The Center For The Future of Work intends to address the challenge by bringing economic expertise together with some of the world’s leaders in autonomous vehicle technology to forecast where and when these individuals might be displaced from their current jobs. With necessary data, they can begin to design policies that could better improve the dislocation of these workers, and have these policies in place before the disruptions emerge. A Heinz College student team is currently collaborating with the New America Foundation to create the first draft of a map in space and time that forecasts the potentially significant job losses associated with the commercial deployment of these technologies.
Hybrid truck and blue electric car on wireless charging lane
On average, a woman earns 21% less than her male counterpart. That gap can be larger or smaller depending on the state someone lives in. The biggest wage gap in the nation is in Louisiana. 21 states in the country currently have gender pay gaps that are larger than the national average. Washington, D.C. has the smallest pay gap at 10.4%, which means that women earn an average of 10.4% less than men in the area.
Women of color face the biggest pay gap when compared to white men
Image: Skye Gould/Business Insider
Black and Hispanic women are most affected by the wage gap, especially when compared to white men, who make up the largest demographic segment of the workforce, according to the Senate report.
Asian women face the smallest wage gap – they earn 84% of what white men earn, resulting in a pay gap of 16%. White women earn 75% of what white men do, while black women earn 65% and Hispanic women earn 55%.
The only income source through which women age 65 and up make nearly the same as what men over 65 make is Social Security.

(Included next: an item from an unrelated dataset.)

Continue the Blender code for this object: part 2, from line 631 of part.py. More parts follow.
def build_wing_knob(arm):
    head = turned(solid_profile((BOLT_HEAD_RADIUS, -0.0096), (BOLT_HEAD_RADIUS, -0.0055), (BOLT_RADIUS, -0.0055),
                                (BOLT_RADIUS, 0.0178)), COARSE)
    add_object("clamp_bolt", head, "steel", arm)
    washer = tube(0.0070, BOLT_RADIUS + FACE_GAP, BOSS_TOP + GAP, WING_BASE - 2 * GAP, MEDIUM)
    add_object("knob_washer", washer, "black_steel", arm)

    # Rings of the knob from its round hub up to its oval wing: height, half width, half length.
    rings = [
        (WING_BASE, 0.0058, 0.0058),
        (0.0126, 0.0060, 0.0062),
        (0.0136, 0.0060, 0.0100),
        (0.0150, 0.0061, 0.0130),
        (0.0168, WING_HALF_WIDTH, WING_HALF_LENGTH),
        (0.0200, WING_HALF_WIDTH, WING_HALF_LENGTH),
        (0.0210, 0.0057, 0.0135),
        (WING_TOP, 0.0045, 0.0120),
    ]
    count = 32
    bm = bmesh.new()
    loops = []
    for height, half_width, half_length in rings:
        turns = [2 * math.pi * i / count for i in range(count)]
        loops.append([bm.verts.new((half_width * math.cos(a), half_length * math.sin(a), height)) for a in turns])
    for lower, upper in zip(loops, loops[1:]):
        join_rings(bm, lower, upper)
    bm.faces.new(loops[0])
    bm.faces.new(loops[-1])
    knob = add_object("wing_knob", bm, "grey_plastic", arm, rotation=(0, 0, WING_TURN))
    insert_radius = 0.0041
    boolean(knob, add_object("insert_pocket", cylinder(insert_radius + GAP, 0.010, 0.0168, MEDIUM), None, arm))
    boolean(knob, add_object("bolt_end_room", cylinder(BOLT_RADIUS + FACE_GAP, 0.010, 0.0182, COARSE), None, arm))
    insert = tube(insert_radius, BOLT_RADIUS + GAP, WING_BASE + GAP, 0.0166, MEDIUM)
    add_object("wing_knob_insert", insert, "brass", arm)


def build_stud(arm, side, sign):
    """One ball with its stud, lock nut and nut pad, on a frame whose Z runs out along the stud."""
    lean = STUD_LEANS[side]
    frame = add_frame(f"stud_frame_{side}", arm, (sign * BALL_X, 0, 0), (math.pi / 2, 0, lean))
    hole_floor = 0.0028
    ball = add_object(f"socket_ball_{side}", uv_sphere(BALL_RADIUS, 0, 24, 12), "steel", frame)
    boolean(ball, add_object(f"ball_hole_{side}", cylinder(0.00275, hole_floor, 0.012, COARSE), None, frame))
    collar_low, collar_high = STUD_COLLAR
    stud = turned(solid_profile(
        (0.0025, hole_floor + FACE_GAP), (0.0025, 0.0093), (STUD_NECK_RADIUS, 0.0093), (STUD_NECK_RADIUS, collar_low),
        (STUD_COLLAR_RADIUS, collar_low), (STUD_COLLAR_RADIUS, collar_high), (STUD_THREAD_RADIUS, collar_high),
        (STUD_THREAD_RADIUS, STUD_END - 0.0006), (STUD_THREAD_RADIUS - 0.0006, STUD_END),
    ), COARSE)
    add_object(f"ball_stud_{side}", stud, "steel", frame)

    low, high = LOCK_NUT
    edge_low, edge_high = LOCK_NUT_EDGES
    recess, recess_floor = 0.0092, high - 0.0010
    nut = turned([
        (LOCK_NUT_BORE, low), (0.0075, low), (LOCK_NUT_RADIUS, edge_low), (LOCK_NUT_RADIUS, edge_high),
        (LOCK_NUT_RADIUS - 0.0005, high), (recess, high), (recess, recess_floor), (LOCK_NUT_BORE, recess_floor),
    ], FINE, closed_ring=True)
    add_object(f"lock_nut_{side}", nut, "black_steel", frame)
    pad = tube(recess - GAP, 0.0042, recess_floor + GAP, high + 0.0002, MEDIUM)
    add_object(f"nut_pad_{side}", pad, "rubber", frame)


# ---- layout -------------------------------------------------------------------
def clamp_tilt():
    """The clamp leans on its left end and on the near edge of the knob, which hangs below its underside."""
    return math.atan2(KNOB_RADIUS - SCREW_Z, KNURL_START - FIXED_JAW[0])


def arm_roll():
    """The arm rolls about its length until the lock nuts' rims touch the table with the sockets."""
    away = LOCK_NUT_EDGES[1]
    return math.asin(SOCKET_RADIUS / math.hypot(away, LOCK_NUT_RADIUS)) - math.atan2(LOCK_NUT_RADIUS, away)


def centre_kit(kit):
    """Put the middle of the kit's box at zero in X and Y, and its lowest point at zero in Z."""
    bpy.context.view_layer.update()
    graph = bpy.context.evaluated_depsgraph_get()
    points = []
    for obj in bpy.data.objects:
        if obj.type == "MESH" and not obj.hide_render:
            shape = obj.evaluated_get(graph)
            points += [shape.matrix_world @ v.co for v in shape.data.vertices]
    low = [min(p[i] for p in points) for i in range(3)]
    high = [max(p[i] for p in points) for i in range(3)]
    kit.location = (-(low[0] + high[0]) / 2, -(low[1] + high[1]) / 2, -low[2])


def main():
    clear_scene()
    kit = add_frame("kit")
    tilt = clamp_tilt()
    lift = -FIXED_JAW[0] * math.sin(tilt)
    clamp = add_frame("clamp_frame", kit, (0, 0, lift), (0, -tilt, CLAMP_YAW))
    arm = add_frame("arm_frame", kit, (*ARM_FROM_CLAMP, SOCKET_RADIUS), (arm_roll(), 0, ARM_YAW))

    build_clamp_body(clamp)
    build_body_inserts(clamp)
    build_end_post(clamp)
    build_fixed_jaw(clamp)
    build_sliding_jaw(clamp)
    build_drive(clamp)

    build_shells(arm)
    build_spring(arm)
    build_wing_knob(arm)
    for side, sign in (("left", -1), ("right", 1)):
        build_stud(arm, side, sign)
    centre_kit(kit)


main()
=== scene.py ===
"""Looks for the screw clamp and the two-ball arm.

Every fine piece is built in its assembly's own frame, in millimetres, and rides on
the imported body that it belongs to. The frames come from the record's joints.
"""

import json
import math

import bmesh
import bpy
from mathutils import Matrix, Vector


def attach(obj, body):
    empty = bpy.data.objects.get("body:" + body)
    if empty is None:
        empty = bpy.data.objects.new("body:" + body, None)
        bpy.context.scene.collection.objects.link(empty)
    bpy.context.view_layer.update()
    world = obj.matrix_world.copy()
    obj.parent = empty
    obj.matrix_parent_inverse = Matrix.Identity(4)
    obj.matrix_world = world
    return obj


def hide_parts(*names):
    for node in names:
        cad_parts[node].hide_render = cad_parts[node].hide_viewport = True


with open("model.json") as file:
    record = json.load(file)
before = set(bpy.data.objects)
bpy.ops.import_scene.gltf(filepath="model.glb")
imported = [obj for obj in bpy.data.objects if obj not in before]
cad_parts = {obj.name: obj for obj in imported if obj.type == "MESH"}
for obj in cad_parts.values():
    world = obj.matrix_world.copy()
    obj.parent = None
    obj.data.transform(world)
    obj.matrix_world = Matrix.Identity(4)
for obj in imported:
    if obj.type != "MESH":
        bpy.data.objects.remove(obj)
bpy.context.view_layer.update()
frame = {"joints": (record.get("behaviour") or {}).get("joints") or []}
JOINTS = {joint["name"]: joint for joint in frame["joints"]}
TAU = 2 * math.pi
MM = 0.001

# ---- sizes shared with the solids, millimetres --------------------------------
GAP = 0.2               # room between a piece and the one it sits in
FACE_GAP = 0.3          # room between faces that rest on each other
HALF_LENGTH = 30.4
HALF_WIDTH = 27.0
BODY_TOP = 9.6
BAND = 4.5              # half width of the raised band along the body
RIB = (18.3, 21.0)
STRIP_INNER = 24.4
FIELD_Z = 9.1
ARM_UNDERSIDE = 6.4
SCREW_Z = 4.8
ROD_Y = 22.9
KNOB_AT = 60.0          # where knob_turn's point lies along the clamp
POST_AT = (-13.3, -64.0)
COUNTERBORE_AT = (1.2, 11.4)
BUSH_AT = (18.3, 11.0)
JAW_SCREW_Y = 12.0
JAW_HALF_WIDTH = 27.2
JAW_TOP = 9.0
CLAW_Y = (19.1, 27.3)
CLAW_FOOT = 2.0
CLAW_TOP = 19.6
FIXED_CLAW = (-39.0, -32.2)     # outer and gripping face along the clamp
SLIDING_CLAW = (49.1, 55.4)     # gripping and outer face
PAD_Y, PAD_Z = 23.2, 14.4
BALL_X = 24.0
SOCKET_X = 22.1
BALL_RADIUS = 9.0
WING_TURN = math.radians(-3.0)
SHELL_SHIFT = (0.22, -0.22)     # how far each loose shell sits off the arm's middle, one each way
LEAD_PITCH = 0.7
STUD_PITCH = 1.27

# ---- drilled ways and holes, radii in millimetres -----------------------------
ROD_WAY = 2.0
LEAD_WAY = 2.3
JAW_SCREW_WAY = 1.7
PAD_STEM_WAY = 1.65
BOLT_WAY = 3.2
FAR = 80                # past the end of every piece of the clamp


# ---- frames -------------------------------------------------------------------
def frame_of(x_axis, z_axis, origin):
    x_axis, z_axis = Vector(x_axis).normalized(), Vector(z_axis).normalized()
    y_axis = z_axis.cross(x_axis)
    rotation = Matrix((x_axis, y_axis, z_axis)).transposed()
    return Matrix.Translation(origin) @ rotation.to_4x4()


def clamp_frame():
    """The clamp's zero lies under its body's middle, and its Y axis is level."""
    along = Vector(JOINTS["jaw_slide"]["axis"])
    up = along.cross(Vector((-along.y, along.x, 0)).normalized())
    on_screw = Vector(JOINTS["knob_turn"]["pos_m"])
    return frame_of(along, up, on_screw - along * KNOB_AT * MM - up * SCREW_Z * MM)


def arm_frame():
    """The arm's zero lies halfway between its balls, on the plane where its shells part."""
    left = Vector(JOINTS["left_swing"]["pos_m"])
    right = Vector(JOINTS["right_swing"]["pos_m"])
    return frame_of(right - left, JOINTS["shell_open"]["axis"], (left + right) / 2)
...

Women with children are penalized, while men with children are rewarded
The White House released a new report this week entitled Artificial Intelligence, Automation, and the Economy, as part of an admirable but very flawed initiative to understand the impact of the new technology on American employees.

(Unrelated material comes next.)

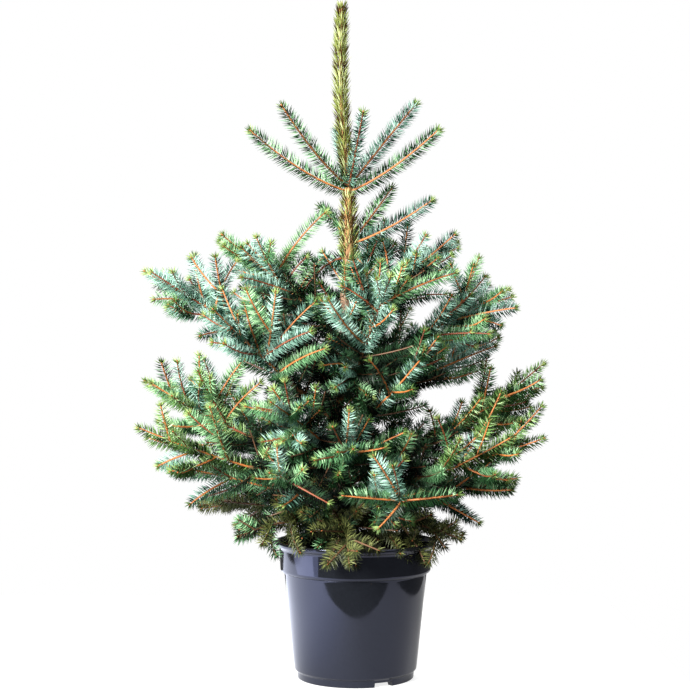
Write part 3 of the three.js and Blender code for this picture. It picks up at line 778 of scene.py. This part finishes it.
def nearest_axis(point):
    """The number of the bough whose axis comes nearest to this point."""
    return int(np.argmin([np.linalg.norm(line - point, axis=1).min() for line in axis_spots]))


def keeps_to_space(curve, own):
    """True if the shoot's outer half lies nearer its own bough's axis than any other's."""
    return all(nearest_axis(point) == own for point in curve.at(np.array([0.6, 1.0]))[0])


def leaves_open(curve):
    """True if the shoot's outer half stays out of the openings in the crown."""
    outer = curve.at(np.array([0.6, 0.8, 1.0]))[0]
    return all(np.hypot(outer[:, 0] - x, outer[:, 2] - z).min() >= radius for x, z, radius in OPENINGS)


def reach_of(curve):
    """How far the curve's tip is from the trunk."""
    tip = curve.points[-1]
    return np.linalg.norm(tip[:2] - trunk_at(tip[2])[0][:2])


FAMILY_SHARES = {
    # each colour family with the chance that it is dealt up to
    "upper": (("blue", 0.6), ("green", 0.96), ("fresh", 1)),
    "middle": (("blue", 0.55), ("green", 0.96), ("fresh", 1)),
    "lower": (("blue", 0.2), ("green", 0.6), ("fresh", 1)),
    "inner": (("blue", 0.3), ("green", 0.8), ("dark", 1)),
    "skirt": (("olive", 0.75), ("green", 0.85), ("dark", 1)),
    "shaded": (("dark", 0.75), ("green", 1)),
    "top": (("blue", 0.45), ("green", 1)),
    "leader": (("leader", 1),),
}
shoots = []


def add_shoot(curve, mass, region, draw, **facts):
    """Notes a shoot, and deals it the family of needle colours and the depth of its spray."""
    chance = draw()
    family = next(name for name, limit in FAMILY_SHARES[region] if chance <= limit)
    outward = min(1, reach_of(curve) / FULL_LIGHT)
    # A shoot that ends near the trunk takes the dark family: painted shade inside the crown.
    if outward < IN_SHADE and region in ("middle", "lower", "inner"):
        family = "dark"
    # The further out a shoot ends, the more often its spray is dealt a pale tone; nearer the trunk the
    # deeper tones stand for painted shade.
    chance = draw()
    depth = 2
    if chance < 0.4 + 0.5 * outward or outward > IN_LIGHT:
        depth = 1
    if chance < 0.1 + 0.6 * outward ** 2:
        depth = 0
    if region == "top":
        depth = 1
    depth = facts.pop("depth", depth)
    # Low on the right, sprays take at least the middle tone: painted shade cast by the tiers above.
    if region in ("lower", "inner") and curve.points[-1][0] > SHADED_SIDE_FROM:
        depth = max(depth, 1)
    shoots.append({"curve": curve, "mass": mass, "region": region, "family": family, "depth": depth,
                   "twig": 1, "bare": 0, "needle": NEEDLE_LENGTH, "per_mm": NEEDLES_PER_MM, **facts})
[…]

The White House said, “Accelerating AI capabilities will enable automation of some tasks that have long required human labor”. The report says some low wage jobs will become obsolete. Research consistently finds that the jobs that are threatened by automation are highly concentrated among lower-paid, lower-skilled, and less-educated workers. This means that automation will continue to put downward pressure on demand for this group, putting downward pressure on wages and upward pressure on inequality. Robots are taking orders and making food; customers are growing accustomed to the lack of human interaction.

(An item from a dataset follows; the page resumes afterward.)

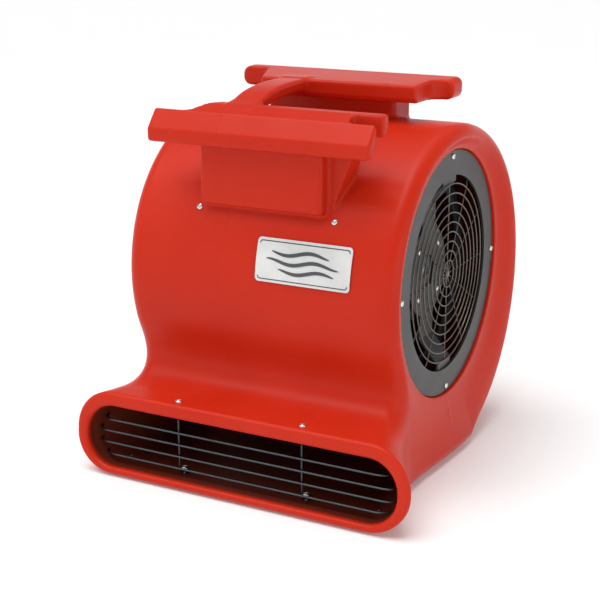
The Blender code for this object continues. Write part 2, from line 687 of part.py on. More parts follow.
def motor_bracket():
    """A strap from the top to the bottom of the right intake, dished in to carry the motor."""
    plate_x = MOTOR_END + GAP
    bends = [(BRACKET_BACK, RING_OUTER - 0.0015), (BRACKET_BACK, 0.122), (plate_x, 0.090)]
    near = [(x, r) for x, r in bends] + [(x, -r) for x, r in reversed(bends)]
    far = [(x + BRACKET_THICK, r if abs(r) > 0.1 else r * 1.01) for x, r in near]
    outline = [(x, AXIS_Z + r) for x, r in near + far[::-1]]
    strap = strip(outline, AXIS_Y - BRACKET_HALF, AXIS_Y + BRACKET_HALF)
    disc = cylinder((plate_x, AXIS_Y, AXIS_Z), (plate_x + BRACKET_THICK, AXIS_Y, AXIS_Z), 0.062, 48)
    cuts = [cylinder((plate_x - 0.01, AXIS_Y, AXIS_Z), (plate_x + 0.01, AXIS_Y, AXIS_Z), 0.022, 32)]
    for i in range(4):
        angle = math.radians(45 + 90 * i)
        cuts.append(cylinder(polar(MOTOR_BOLT_CIRCLE, angle, plate_x - 0.01),
                             polar(MOTOR_BOLT_CIRCLE, angle, plate_x + 0.01), 0.0026, 12))
    for angle in (90, 270):
        cuts.append(cylinder(polar(SCREW_CIRCLE, math.radians(angle), 0.165),
                             polar(SCREW_CIRCLE, math.radians(angle), 0.185), 0.0026, 12))
    placed("motor_bracket", joined(joined(strap, [disc]), cuts, "DIFFERENCE"), DARK)
    for i in range(4):
        head = polar(MOTOR_BOLT_CIRCLE, math.radians(45 + 90 * i), plate_x + BRACKET_THICK + GAP)
        placed(f"motor_bolt_{i + 1}", pan_screw(head, (1, 0, 0), 0.0046, 0.0034, 0.0022, 0.0125), ZINC)


def strip(outline, low, high):
    """An (x, z) outline extruded along Y."""
    mesh = prism(outline, low, high)
    mesh.transform(Matrix(((0, 1, 0, 0), (1, 0, 0, 0), (0, 0, 1, 0), (0, 0, 0, 1))))
    mesh.flip_normals()
    return mesh


# ---------------------------------------------------------------- electrics
TRAY_RADIUS = SCROLL_FRONT - WALL - GAP - 0.0005
TRAY_THICK = 0.002


def wiring_tray():
    """A curved sheet inside the scroll that closes the hollow front pedestal from below."""
    spans = arc(math.radians(108), math.radians(158), 12)
    upper = [polar(TRAY_RADIUS, a) for a in spans]
    lower = [polar(TRAY_RADIUS - TRAY_THICK, a) for a in spans]
    sheet = prism([(p.y, p.z) for p in upper + lower[::-1]], -0.108, 0.108)
    cuts = []
    for _, head, direction in TRAY_SCREW_PLACES:
        cuts.append(cylinder(head + direction * 0.002, head - direction * 0.02, 0.0023, 12))
    placed("wiring_tray", joined(sheet, cuts, "DIFFERENCE"), DARK)


def pedestal_electrics():
    """The run capacitor and the terminal block lie in the hollow front pedestal."""
    y, z = (FRONT_PEDESTAL[0] + FRONT_PEDESTAL[1]) / 2, 0.437
    can = turned(
        [(0, 0.064), (0.0150, 0.064), (0.0170, 0.062), (0.0170, 0.004), (0.0150, 0.002), (0, 0.002)],
        (0.0, y, z), (1, 0, 0), 28)
    pins = [cylinder((-0.004, y + d, z), (0.004, y + d, z), 0.0015, 8) for d in (-0.006, 0.006)]
    placed("run_capacitor", joined(can, pins), BLACK)
    block = box((-0.060, y - 0.011, z - 0.009), (-0.012, y + 0.011, z + 0.009), 0.001)
    cuts = []
    for i in range(4):
        x = -0.054 + 0.012 * i
        cuts.append(cylinder((x, y, z + 0.003), (x, y, z + 0.02), 0.0024, 12))
        cuts.append(box((x - 0.0025, y - 0.02, z - 0.005), (x + 0.0025, y - 0.006, z + 0.001)))
    placed("terminal_block", joined(block, cuts, "DIFFERENCE"), CREAM)


PANEL_HALF = 0.082
PANEL_Z = (0.4560, 0.4855)
KNOB_X = 0.0
KNOB_Z = 0.4705
GLAND_X = 0.050


def control_panel():
    """The plate over the switch pocket, on the rear of the rear pedestal."""
    y = REAR_PEDESTAL[1] + GAP
    plate = box((-PANEL_HALF, y, PANEL_Z[0]), (PANEL_HALF, y + 0.0025, PANEL_Z[1]), 0.0006)
    cuts = [
        cylinder((KNOB_X, y - 0.01, KNOB_Z), (KNOB_X, y + 0.01, KNOB_Z), 0.0036, 24),
        cylinder((GLAND_X, y - 0.01, KNOB_Z), (GLAND_X, y + 0.01, KNOB_Z), 0.0079, 20),
    ]
    for _, head, direction in PANEL_SCREW_PLACES:
        cuts.append(cylinder(head + direction * 0.002, head - direction * 0.01, 0.0018, 12))
    placed("control_panel", joined(plate, cuts, "DIFFERENCE"), DARK)

    low = (KNOB_X - 0.013, y - 0.026, KNOB_Z - 0.0115)
    body = box(low, (KNOB_X + 0.013, y - 0.0006, KNOB_Z + 0.0115), 0.001)
    collar = cylinder((KNOB_X, y - 0.002, KNOB_Z), (KNOB_X, y + 0.0036, KNOB_Z), 0.0033, 20)
    placed("switch_body", joined(body, [collar]), CREAM)

    base = y + 0.0042
    knob = turned(
        [(0, 0.0130), (0.0095, 0.0130), (0.0110, 0.0118), (0.0115, 0.0040), (0.0150, 0.0028), (0.0150, 0.0),
         (0, 0.0)],
        (KNOB_X, base, KNOB_Z), (0, 1, 0), 32)
    pointer = box((KNOB_X - 0.0018, base + 0.0005, KNOB_Z), (KNOB_X + 0.0018, base + 0.0145, KNOB_Z + 0.0136))
    placed("speed_knob", joined(knob, [pointer]), BLACK, (KNOB_X, base, KNOB_Z))


def cable_gland():
    """The gland through the panel and the nut behind it; its bore is open for the mains cable."""
    y = REAR_PEDESTAL[1] + 0.0025 + 2 * GAP
    bore = 0.0042
    profile = [
        (bore, 0.0190), (0.0070, 0.0190), (0.0100, 0.0150), (0.0112, 0.0062), (0.0112, 0.0), (0.0076, 0.0),
        (0.0076, -0.0120), (bore, -0.0120),
    ]
    placed("cable_gland", turned_ring(profile, (GLAND_X, y, KNOB_Z), (0, 1, 0), 20), BLACK)
    back = REAR_PEDESTAL[1] - 0.0005
    nut = cylinder((GLAND_X, back - 0.0045, KNOB_Z), (GLAND_X, back, KNOB_Z), 0.0115, 6)
    hole = cylinder((GLAND_X, back - 0.01, KNOB_Z), (GLAND_X, back + 0.01, KNOB_Z), 0.0079, 20)
    placed("gland_nut", joined(nut, [hole], "DIFFERENCE"), BLACK)


# ---------------------------------------------------------------- label and feet
def label_plate():
    """A thin film on the curved front of the scroll."""
    radius = SCROLL_FRONT + 0.0003
    low = math.pi - math.asin((LABEL_Z[0] - AXIS_Z) / radius)
    high = math.pi - math.asin((LABEL_Z[1] - AXIS_Z) / radius)
    spans = arc(high, low, 10)
    points = [polar(radius, a) for a in spans] + [polar(radius + 0.0012, a) for a in reversed(spans)]
    placed("label_plate", prism([(p.y, p.z) for p in points], *LABEL_X), LABEL)


def feet():
    for name, (x, y) in FOOT_PLACES.items():
        top = foot_top(y)
        profile = [
            (0.0026, top), (FOOT_RADIUS, top), (FOOT_RADIUS - 0.0015, 0.0), (0.0060, 0.0), (0.0060, 0.0035),
            (0.0026, 0.0035),
        ]
        placed(f"foot_{name}", turned_ring(profile, (x, y, 0), (0, 0, 1), 18), RUBBER)
        screw = pan_screw((x, y, 0.0035 - GAP), (0, 0, -1), 0.0046, 0.0024, 0.0018, top + 0.004)
        placed(f"foot_screw_{name}", screw, ZINC)


placed("housing", housing(), RED)
for side_name, side in (("right", 1), ("left", -1)):
    intake_ring(f"intake_ring_{side_name}", side)
    intake_guard(f"intake_guard_{side_name}", side)
outlet_grille()
grille_bolts()
screws()
blower_wheel()
wheel_hub()
motor()
motor_bracket()
wiring_tray()
pedestal_electrics()
control_panel()
cable_gland()
label_plate()
feet()
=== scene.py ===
"""Looks of the floor-standing air mover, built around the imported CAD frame. Metres, +Z up.

The housing is one moulded skin: a signed distance field, meshed on a fine grid and relaxed onto the field.
Wire guards, screws, label, knob and blower wheel are finer versions of their CAD nodes, at the same places.
"""
import json
import math

import bmesh
import bpy
import numpy as np
from mathutils import Matrix, Vector


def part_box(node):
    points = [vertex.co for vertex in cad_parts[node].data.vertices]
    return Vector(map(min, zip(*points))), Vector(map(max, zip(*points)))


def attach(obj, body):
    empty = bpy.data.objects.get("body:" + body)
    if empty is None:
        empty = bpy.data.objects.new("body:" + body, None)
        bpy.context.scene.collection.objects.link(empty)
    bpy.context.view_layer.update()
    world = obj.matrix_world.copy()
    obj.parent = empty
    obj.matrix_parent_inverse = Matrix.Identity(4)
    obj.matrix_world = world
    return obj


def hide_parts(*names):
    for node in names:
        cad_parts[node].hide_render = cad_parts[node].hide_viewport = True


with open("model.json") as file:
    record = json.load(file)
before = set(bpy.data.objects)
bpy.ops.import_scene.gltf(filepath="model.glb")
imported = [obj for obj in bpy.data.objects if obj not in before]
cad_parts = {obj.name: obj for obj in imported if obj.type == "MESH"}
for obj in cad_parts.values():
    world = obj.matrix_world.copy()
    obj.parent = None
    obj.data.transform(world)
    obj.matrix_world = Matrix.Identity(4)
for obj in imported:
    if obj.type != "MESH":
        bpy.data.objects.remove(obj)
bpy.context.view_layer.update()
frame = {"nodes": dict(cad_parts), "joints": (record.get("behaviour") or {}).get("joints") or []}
NODES = frame["nodes"]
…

These transformations will open up new opportunities for individuals, the economy, and society, on the other hand, has the potential to disrupt the current livelihoods of millions of Americans. Whether AI leads to unemployment and increases in inequality over the long-run depends not only on the technology itself but also on the institutions and policies that are in place.
The advent of computers and the Internet raised the relative productivity of higher skilled workers. Routine-intensive occupations that focused on predictable, easily-programmable tasks—such as switchboard operators, filing clerks, travel agents, and assembly line workers— were particularly vulnerable to replacement by new technologies. Some occupations were virtually eliminated and demand for others reduced. Research suggests that technological innovation over this period increased the productivity of those engaged in abstract thinking, creative tasks, and problem-solving and was therefore at least partially responsible for the substantial growth in jobs employing such traits. Shifting demand towards more skilled labor raised the relative pay of this group, contributing to rising inequality. AI is not a single technology, but rather a collection of technologies that are applied to specific tasks, the effects of AI will be felt unevenly through the economy. Some tasks will be more easily automated than others, and some jobs will be affected more than others—both negatively and positively. Some jobs may be automated away, while for others, AI-driven automation will make many workers more productive and increase demand for certain skills. Finally, new jobs are likely to be directly created in areas such as the development and supervision of AI as well as indirectly created in a range of areas throughout the economy as higher incomes lead to expanded demand. Recent research suggests that the effects of AI on the labor market in the near term will continue the trend that computerization and communication innovations have driven in recent decades. Researchers’ estimates on the scale of threatened jobs over the next decade or two range from 9 to 47 percent.
The report suggests three broad strategies for addressing the impacts of AI-driven automation across the whole U.S. economy:
Invest in and develop AI for its many benefits;
Educate and train Americans for jobs of the future; and
Aid workers in the transition and empower workers to ensure broadly shared growth.
Today’s fastest-growing jobs aren’t gigs but jobs requiring creativity, judgment , and personal skills. A November 2016 study that found only a small percentage of US adults, 4.3 percent, had ever made money from an online platform like Uber, TaskRabbit or AirBnb. That same report also showed more than half leave within the year. Glassdoor’s own research found the correlation between those outlandish perks and employee satisfaction isn’t that strong. A stronger correlation exists with health insurance, retirement plans and paid time off. The report predicts that few jobs will be left untouched. After already having transformed manufacturing, automation is making inroads into jobs like long-haul trucking and urban taxi driving.